** begin **
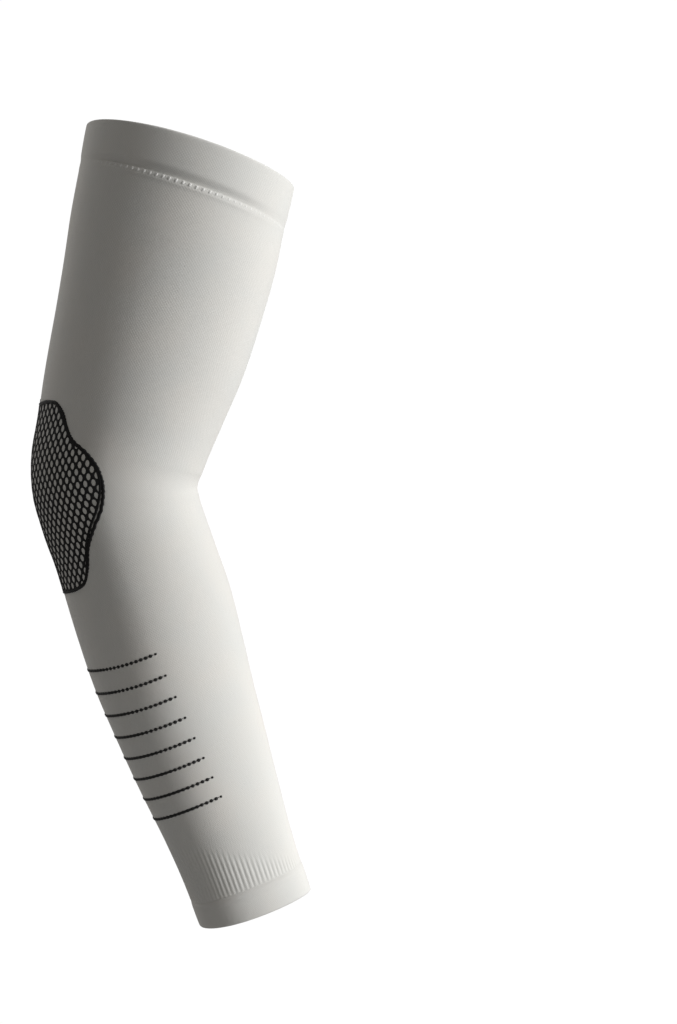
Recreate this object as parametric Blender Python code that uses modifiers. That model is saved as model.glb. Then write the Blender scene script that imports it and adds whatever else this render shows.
** end **
** begin **
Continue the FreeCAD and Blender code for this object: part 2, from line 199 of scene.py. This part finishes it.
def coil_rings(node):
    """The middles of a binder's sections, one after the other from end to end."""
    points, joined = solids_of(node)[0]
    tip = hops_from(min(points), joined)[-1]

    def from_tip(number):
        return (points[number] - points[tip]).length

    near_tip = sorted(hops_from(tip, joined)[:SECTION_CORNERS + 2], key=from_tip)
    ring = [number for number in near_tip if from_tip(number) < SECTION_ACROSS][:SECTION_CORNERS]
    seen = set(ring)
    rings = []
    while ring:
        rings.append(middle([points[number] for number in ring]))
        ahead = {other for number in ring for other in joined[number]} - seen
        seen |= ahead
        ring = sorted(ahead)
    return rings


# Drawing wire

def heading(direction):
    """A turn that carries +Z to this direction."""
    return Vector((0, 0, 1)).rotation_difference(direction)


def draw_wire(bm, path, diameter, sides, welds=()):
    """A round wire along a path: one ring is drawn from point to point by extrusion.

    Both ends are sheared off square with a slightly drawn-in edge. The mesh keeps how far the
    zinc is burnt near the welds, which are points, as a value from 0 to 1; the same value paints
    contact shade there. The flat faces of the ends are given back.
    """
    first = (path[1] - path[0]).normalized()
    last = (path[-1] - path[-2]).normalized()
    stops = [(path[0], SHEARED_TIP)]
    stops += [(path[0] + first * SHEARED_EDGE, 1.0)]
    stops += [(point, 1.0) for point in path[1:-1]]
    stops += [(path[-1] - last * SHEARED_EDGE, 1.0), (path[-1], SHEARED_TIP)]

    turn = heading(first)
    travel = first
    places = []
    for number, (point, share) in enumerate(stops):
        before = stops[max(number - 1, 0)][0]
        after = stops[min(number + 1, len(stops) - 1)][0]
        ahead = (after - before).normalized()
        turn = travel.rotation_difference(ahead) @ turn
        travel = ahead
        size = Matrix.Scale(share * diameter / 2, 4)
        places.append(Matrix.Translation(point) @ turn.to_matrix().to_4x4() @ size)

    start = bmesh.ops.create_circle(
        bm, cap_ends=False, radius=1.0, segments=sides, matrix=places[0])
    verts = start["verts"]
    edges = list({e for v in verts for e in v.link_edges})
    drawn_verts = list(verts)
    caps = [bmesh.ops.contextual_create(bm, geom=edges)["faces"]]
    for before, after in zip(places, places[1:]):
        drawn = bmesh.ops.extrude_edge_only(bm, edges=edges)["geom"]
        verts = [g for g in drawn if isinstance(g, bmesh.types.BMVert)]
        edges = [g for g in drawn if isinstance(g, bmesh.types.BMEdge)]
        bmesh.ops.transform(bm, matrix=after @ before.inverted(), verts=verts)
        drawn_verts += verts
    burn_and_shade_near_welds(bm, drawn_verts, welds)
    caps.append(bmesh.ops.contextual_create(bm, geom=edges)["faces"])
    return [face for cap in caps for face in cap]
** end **
# WHAT IS EXPECTED
Return nothing except the number of lines that include the string "code".

# TASK RESULT
2